Find each line with the string "axes" and copy it.
** Begin **
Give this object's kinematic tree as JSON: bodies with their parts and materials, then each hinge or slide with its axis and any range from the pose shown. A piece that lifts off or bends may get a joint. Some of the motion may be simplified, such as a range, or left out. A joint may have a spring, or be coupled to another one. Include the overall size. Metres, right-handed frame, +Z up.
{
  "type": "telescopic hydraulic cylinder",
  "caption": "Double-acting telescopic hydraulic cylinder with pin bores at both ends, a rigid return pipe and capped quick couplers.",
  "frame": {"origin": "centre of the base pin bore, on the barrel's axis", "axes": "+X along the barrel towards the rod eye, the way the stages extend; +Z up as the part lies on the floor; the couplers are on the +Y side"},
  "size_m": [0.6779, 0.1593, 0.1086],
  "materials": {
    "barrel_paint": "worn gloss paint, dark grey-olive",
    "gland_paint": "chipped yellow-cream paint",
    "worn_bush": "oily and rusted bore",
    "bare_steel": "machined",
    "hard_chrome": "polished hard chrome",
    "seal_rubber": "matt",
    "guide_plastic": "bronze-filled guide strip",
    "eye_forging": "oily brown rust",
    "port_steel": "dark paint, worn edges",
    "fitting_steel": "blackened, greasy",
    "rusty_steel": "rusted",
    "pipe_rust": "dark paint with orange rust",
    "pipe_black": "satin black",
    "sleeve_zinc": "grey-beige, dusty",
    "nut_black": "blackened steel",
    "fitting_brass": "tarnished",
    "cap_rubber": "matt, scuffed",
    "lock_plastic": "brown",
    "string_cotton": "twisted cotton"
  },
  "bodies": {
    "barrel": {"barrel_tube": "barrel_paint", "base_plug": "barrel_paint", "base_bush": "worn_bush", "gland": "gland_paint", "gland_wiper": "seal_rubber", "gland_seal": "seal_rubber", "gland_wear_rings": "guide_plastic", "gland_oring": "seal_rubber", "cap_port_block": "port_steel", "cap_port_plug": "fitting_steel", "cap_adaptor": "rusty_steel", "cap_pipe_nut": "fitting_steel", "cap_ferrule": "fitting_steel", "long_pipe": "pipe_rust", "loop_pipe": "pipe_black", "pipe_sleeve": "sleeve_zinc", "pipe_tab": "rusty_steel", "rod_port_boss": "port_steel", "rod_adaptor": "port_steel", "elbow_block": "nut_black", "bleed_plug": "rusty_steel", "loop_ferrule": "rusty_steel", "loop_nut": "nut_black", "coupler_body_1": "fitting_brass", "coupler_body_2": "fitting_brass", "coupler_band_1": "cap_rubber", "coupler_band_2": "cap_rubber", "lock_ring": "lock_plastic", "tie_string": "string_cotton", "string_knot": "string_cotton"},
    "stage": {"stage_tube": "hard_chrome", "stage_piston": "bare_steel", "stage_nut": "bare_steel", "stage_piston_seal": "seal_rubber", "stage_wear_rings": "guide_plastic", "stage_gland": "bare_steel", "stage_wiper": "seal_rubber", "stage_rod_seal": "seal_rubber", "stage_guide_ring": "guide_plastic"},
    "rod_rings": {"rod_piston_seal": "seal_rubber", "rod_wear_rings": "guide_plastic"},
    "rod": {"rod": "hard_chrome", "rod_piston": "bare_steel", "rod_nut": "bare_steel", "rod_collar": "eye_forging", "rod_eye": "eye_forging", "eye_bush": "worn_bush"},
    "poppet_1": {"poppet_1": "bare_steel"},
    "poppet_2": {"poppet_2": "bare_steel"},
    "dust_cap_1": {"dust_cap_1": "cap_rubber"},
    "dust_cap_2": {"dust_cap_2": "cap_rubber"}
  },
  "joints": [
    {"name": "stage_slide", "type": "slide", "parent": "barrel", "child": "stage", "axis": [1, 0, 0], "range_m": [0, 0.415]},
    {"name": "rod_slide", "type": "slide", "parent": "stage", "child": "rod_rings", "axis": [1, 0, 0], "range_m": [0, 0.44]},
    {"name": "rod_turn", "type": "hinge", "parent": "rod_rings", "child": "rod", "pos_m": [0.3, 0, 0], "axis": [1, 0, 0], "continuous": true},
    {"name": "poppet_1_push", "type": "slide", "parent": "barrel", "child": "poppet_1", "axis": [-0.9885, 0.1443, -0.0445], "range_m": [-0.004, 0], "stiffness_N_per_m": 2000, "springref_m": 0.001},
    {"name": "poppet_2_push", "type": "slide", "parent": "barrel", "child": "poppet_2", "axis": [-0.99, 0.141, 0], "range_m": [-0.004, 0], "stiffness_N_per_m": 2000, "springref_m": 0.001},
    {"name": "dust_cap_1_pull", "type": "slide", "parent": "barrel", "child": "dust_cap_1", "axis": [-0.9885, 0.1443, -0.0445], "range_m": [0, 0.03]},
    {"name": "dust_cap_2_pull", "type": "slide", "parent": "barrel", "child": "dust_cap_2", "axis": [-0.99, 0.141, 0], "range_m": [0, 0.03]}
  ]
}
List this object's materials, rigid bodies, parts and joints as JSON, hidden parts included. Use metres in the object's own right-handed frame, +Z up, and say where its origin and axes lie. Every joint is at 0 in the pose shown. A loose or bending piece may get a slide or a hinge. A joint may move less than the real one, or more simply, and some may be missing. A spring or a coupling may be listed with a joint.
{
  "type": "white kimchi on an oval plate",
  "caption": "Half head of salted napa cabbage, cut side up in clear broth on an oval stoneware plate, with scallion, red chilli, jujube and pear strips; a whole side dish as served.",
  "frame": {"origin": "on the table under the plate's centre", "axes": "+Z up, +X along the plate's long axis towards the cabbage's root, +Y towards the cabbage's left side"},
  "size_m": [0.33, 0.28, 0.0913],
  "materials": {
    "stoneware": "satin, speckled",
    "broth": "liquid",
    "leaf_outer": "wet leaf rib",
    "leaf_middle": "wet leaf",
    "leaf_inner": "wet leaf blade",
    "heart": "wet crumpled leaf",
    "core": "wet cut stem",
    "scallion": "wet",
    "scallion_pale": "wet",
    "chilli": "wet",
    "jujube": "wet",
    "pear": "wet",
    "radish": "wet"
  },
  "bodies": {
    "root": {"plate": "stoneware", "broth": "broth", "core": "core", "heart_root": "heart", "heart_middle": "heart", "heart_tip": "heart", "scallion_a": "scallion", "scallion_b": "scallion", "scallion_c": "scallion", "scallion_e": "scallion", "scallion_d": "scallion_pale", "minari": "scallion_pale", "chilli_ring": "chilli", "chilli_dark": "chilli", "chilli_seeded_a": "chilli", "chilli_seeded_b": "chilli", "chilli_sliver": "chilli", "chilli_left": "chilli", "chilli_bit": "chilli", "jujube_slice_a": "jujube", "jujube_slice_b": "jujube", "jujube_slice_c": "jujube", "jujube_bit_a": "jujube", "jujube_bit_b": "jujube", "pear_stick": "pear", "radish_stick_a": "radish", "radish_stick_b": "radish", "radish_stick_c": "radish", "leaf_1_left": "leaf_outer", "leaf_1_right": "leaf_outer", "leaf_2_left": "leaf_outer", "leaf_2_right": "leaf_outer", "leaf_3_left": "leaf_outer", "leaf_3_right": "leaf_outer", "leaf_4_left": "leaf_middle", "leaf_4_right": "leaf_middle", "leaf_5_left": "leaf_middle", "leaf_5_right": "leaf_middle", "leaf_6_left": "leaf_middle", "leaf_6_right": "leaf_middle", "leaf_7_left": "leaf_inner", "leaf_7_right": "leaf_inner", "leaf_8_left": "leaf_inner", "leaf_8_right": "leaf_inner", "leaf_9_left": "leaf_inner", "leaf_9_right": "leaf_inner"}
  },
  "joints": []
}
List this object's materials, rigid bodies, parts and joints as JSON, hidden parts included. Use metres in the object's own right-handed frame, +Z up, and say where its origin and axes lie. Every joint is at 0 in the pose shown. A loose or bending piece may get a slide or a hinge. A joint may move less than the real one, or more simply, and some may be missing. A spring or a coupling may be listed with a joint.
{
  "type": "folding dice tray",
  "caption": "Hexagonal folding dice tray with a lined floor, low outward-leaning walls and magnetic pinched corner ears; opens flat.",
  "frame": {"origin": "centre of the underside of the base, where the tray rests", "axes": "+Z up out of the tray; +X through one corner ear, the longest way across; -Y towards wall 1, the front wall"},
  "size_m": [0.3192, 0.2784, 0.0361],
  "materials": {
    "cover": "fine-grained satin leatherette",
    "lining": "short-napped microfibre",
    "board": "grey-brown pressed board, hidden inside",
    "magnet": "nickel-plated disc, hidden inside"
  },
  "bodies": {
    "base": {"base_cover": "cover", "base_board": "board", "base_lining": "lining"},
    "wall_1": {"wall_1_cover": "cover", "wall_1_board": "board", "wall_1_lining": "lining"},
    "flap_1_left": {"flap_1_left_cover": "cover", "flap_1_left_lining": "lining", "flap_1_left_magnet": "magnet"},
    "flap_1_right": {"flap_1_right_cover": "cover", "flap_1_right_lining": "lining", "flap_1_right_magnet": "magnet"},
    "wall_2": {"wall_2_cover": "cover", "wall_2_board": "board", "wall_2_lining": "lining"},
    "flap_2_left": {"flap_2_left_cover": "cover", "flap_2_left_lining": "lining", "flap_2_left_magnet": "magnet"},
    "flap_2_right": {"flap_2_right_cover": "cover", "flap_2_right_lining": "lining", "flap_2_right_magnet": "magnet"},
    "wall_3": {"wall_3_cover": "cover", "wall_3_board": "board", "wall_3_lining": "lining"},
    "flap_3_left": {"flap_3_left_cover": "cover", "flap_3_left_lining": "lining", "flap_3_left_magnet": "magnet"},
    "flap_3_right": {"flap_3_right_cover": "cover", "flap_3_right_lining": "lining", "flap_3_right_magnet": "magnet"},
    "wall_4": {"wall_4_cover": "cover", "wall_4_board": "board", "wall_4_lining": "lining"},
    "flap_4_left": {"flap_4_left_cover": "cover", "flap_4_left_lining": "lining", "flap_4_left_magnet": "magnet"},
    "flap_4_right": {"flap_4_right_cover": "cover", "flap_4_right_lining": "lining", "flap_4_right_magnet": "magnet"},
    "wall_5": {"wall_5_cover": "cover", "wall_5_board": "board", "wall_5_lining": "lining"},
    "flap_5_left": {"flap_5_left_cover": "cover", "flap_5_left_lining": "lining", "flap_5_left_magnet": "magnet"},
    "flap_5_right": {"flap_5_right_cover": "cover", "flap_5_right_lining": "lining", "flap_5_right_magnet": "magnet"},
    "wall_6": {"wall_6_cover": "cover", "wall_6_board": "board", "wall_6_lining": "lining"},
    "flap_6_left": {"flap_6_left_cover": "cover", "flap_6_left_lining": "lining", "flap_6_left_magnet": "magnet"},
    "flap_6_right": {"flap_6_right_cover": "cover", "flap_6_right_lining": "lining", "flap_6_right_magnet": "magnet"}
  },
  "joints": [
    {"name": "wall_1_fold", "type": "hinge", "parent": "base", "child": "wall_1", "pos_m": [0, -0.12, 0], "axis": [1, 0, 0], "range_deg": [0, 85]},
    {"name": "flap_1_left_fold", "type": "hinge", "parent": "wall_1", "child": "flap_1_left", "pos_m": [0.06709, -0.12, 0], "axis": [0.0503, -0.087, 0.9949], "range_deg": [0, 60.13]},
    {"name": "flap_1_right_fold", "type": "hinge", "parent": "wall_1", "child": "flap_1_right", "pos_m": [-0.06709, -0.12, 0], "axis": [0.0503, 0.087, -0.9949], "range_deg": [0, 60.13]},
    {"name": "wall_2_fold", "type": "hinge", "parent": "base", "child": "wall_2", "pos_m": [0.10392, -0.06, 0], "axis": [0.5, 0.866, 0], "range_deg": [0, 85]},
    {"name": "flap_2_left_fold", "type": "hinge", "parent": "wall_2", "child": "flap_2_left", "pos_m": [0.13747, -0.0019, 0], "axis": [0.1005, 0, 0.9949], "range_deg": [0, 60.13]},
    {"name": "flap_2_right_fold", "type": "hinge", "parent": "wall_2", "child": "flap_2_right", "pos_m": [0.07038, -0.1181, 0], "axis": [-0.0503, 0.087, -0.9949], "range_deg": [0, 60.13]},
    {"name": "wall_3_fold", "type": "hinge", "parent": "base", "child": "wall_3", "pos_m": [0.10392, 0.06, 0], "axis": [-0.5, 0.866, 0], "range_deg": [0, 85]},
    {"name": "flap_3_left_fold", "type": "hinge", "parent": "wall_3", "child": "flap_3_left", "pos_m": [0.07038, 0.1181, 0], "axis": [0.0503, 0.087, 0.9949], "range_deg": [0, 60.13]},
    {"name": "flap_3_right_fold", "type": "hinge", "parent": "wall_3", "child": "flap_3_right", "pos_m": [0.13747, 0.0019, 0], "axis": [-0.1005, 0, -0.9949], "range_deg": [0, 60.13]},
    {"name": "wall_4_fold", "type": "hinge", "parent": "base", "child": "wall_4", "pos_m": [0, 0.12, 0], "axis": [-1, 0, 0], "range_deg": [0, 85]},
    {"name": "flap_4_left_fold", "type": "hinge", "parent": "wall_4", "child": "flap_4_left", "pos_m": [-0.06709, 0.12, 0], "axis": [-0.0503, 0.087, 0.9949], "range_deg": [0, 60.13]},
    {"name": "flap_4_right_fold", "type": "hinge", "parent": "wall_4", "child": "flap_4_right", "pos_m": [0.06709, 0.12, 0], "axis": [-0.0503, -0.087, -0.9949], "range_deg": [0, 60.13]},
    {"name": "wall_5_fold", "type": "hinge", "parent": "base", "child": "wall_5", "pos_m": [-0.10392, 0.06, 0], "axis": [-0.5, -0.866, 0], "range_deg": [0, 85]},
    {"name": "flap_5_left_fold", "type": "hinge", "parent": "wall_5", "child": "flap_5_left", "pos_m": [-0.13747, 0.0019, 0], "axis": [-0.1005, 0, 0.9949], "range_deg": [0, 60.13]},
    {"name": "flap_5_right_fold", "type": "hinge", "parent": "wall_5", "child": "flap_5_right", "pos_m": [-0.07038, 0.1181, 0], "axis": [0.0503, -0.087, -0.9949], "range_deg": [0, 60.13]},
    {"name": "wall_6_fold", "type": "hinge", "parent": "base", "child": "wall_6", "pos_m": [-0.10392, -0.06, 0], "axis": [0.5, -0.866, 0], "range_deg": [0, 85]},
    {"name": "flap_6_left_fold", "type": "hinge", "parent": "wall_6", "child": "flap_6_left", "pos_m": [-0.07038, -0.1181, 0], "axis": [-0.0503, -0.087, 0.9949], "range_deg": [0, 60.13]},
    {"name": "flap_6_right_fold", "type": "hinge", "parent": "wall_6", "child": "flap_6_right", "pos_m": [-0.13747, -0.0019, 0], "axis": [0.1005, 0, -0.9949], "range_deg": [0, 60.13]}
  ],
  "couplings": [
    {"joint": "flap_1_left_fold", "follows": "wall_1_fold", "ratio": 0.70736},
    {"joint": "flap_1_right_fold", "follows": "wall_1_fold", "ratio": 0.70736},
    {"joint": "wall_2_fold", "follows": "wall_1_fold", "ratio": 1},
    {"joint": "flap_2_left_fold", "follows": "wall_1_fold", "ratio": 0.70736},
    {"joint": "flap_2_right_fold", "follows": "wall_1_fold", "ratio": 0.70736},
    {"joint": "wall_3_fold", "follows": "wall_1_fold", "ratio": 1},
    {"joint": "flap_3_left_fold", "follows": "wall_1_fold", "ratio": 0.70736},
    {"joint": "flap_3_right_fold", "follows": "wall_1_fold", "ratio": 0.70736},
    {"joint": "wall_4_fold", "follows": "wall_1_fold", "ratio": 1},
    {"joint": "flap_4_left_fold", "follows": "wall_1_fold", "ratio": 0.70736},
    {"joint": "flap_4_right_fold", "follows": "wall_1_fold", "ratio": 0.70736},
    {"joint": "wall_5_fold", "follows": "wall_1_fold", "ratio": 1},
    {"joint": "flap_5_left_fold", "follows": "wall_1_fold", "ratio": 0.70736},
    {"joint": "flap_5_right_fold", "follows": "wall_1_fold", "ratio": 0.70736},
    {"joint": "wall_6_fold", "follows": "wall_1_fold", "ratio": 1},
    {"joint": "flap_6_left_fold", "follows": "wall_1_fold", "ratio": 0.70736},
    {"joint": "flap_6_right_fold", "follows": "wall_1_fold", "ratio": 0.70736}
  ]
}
** End **
> **Result**
  "frame": {"origin": "centre of the base pin bore, on the barrel's axis", "axes": "+X along the barrel towards the rod eye, the way the stages extend; +Z up as the part lies on the floor; the couplers are on the +Y side"},
List this object's materials, rigid bodies, parts and joints as JSON, hidden parts included. Use metres in the object's own right-handed frame, +Z up, and say where its origin and axes lie. Every joint is at 0 in the pose shown. A loose or bending piece may get a slide or a hinge. A joint may move less than the real one, or more simply, and some may be missing. A spring or a coupling may be listed with a joint.
  "frame": {"origin": "on the table under the plate's centre", "axes": "+Z up, +X along the plate's long axis towards the cabbage's root, +Y towards the cabbage's left side"},
List this object's materials, rigid bodies, parts and joints as JSON, hidden parts included. Use metres in the object's own right-handed frame, +Z up, and say where its origin and axes lie. Every joint is at 0 in the pose shown. A loose or bending piece may get a slide or a hinge. A joint may move less than the real one, or more simply, and some may be missing. A spring or a coupling may be listed with a joint.
  "frame": {"origin": "centre of the underside of the base, where the tray rests", "axes": "+Z up out of the tray; +X through one corner ear, the longest way across; -Y towards wall 1, the front wall"},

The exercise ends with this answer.